You don't. Turn off Simple Passcode. That option shouldn't be there in the first place. Apple will remove that in due course, I'm sure.

And besides, they told you how long in all of the other versions of iOS, why change now?

So Apple should never fix security problems?
 
Why do you want them to know whether it's a numerical password and how many characters it has? That's way more important.

You don't want them to know anything. And you want them to be able to deduce as little as possible. Yet at the same time you want the authorised user to be able to get in with as little hassle as possible. So it's a balancing act between two polar opposites.

Someone that has possession of your phone could just keep it until they can try again.

That gets boring pretty quickly once you don't know how long you're going to be waiting for. You'd have to either monitor the device constantly (wastes time like a mofo) or come back randomly (slows you down significantly, even beyond the lockout.)


If your kid messed up the password 3 times, it's very useful to know when you can use your own phone again.

I agree it'd be useful if there was an alternative way to unlock the phone in situations like these. But until there is, this is the secure way. It's not meant to protect against toddlers but against people actually trying to compromise your privacy.

And besides, they told you how long in all of the other versions of iOS, why change now?

Every now and then they figure out something is a security issue and then fix it.
 
You don't. Turn off Simple Passcode. That option shouldn't be there in the first place. Apple will remove that in due course, I'm sure.



So Apple should never fix security problems?

To give you that option is a far greater security risk than simply telling you how long until your phone is unlocked IMO. And is it really fixing a security flaw since they had to actively put it there in the first place? It's a design choice much like the simple passcode.

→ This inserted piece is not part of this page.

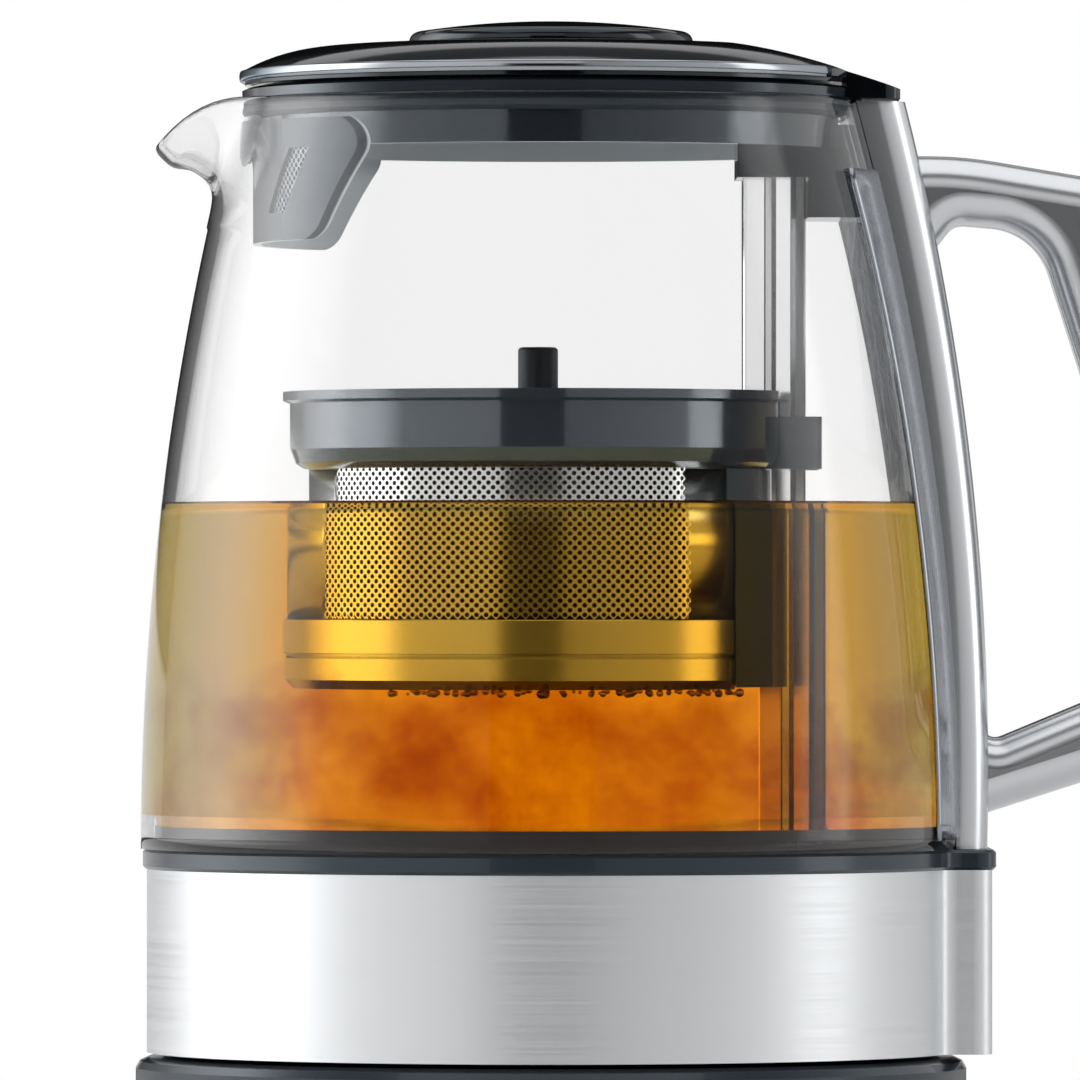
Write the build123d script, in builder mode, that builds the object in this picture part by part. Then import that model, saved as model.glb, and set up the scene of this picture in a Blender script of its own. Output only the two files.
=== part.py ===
"""Automatic tea maker: glass jug with a motor-driven tea basket on a corded power base.

Millimetres, +Z up. The origin is on the jug's axis, on the worktop. The spout points
to -X, the handle to +X and the control panel to -Y.
"""
from build123d import *
from math import sqrt
import os

os.makedirs("parts", exist_ok=True)

# ---- clearances ----
loose = 0.3      # between two bodies that are lifted apart
slip = 0.1       # between two pieces of one body that are pushed together
running = 0.06   # radial clearance of a shaft in its bore

# ---- levels, from the worktop up ----
base_top_z = 56.5
jug_bottom_z = base_top_z + loose
collar_z = 94.0
glass_foot_z = collar_z + 4.0
plate_top_z = glass_foot_z + 2.6
glass_h = 148.6
glass_rim_z = glass_foot_z + glass_h
lid_seat_z = glass_rim_z + loose

# ---- glass jug ----
glass_foot_r = 82.0
glass_bow_r = 580.0
glass_wall = 2.6
spout_tip_x = 78.8
spout_tip_z = glass_rim_z - 9.6

# ---- jug body ----
collar_r = glass_foot_r - 0.4
collar_nose_x = collar_r + 6.8
band_r = collar_r - 0.8
band_nose_x = collar_nose_x - 0.8
nose_half = 22.0
strap_half = 16.0
strap_round = 5.8
handle_half = 10.5
handle_round = 6.4

# ---- lift post ----
post_x = 44.5
post_w = 12.4
post_d = 16.0
post_wall = 0.8
post_top_z = lid_seat_z - 15.3
screw_r = 2.5
screw_pitch = 4.0

# ---- tea basket ----
basket_x = -2.6
lip_r = 51.0
lip_top_z = 189.0
rim_r = lip_r - 1.4
rim_bottom_z = lip_top_z - 15.4
sleeve_r = 45.8
basket_bottom_z = 129.6
notch_x = 34.3
notch_half = 12.3
rim_flat_x = 45.0
column_r = sleeve_r + 1.2
fork_x = 53.8

# ---- lid ----
lid_r = 62.0
lid_crown_z = lid_seat_z + 12.5
lid_crown_r = 700.0
lid_roof_z = lid_seat_z + 6.9
lid_edge_z = lid_seat_z + 3.4
lid_tail_x = lid_r + 7.4
lid_tail_half = 20.0
skirt_r = lid_r - 4.0
skirt_bottom_z = lid_seat_z - 9.9
flap_r = skirt_r + 1.6
flap_bottom_z = lid_seat_z - 28.4
grip_r = 28.4
grip_top_z = lid_crown_z + 3.8

# ---- power base ----
base_r = 83.0
base_skirt_z = 8.0
stub_r = 14.0
stub_top_z = 66.0
console_half_angle = 50.0
console_z0 = 9.0
console_z1 = 49.0
panel_r = base_r + 0.4
panel_wall = 2.4
button_face_r = panel_r + 1.0
button_flange_r = panel_r - panel_wall - 0.8
button_back_r = button_flange_r - 1.8
switch_back_r = button_back_r - 5.4
round_button_r = 6.5
round_button_z = 29.0
round_button_angles = (-36.0, 36.0)
slot_button_w = 12.0
slot_button_h = 6.5
slot_button_z = 15.5
slot_button_angles = (-37.5, -22.5, -7.5, 7.5, 22.5, 37.5)
window_half_angle = 19.0
window_z0 = 23.5
window_z1 = 46.0
boss_r = 4.5
boss_circle_r = 52.0
tray_floor_z = 4.9
board_z = 6.0
power_board_y = 30.0
control_board_y = -44.0
control_board_w = 60.0
carrier_r = switch_back_r - 2.4
carrier_half_angle = 46.0
carrier_z0 = 10.0


def save(piece, label):
    """Name a finished piece and write its STEP file."""
    piece.part.label = label
    export_step(piece.part, f"parts/{label}.step")


def glass_radius(z, inset=0.0):
    """Radius of the jug's bowed wall at a height, or of a wall inset from it."""
    drop = z - glass_foot_z
    return glass_foot_r - glass_bow_r + sqrt((glass_bow_r - inset) ** 2 - drop**2)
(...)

If the lockout or passcode becomes too big of a hassle, no passcode will be used at all. Much like passwords at work get written down and stuck to the bottom of the keyboard since we have 3 different passwords that have to be changed too often, it makes it completely useless.
 
In a beta thread this topic came up. IIRC the sixth attempt locked it for a minute, the seventh for five minutes, etc. It makes sense that a two year old would keep trying and increasing the timeout.